Mangalore, Nov 17 (IANS) As allegations of favoured land allotments to his relatives surfaced, Karnataka Chief Minister B S Yeddyurappa Wednesday November 17 pledged in god's name that he would not yield to any pressure in land deals.
"I have prayed to Lord Nanjundeshwara (Hindu god Shiva's another name) for more than an hour recently and pledge in his name that henceforth I will not transgress boundaries of law in land allotment," the embattle chief minister told reporters in this coastal town, about 350 km from Bangalore.

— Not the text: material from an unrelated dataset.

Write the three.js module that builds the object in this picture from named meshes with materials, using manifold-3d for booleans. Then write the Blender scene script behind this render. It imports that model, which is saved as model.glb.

Yeddyurappa also said the state cabinet will decide Thursday on entrusting to a retired Supreme Court judge the probe into all land deals in the last 10 years.
The Bharatiya Janata Party's first chief minister in south India Wednesday faced fresh charges of favouring his sister and her in-laws in allotment of sites belonging to the Bangalore Development Authority.
The BDA, a state government agency, develops residential plots and allots to people after a time-consuming procedure. It sets apart a number of sites in each area it develops for the chief minister to allot at his discretion but only to people who do not own residential properties in Bangalore.
Yeddyurappa has acknowledged that one of his sons, B.Y. Raghavenda, now a Lok Sabha member, was allotted a residential site on a preferential basis even though he already owned residential properties in the capital.
Opposition Congress and Janata Dal-Secular (JD-S) have mounted pressure on Yeddyurappa to quit as he allotted the site to his son based on a false affidavit filed by him.
It is not only Yeddyurappa who is facing charges of favouring family members and relatives.
State BJP chief K.S. Eshwarappa is also facing the heat as his son got about two acres of land for his company in Dobbespet near Bangalore in a short period of 28 days of applying for it in January last year when Eshwarappa was energy minister.
Yeddyuappa acknowledged the land allotment but asserted no law has been flouted.
He advanced the same argument last week to defend allotment of two acres of prime industrial land at the Jigani industrial estate on Bangalore's outskirts to his two sons for their company to manufacture automobile components.
In Bangalore, Yeddyurappa's predecessor H.D. Kumaraswamy of the JD-S demanded that all BDA sites given to people who already owned residential property in Bangalore be taken back by the government.
"Our objection is not to Raghavendra being allotted a BDA site but to the false affidavit (saying) that he does not own residential property in Bangalore," Kumaraswamy said.
"This false statement could cost him the Lok Sabha membership," he claimed. Raghavenda is the BJP's Lok Sabha member from Shimoga, the home district of Yeddyurappa.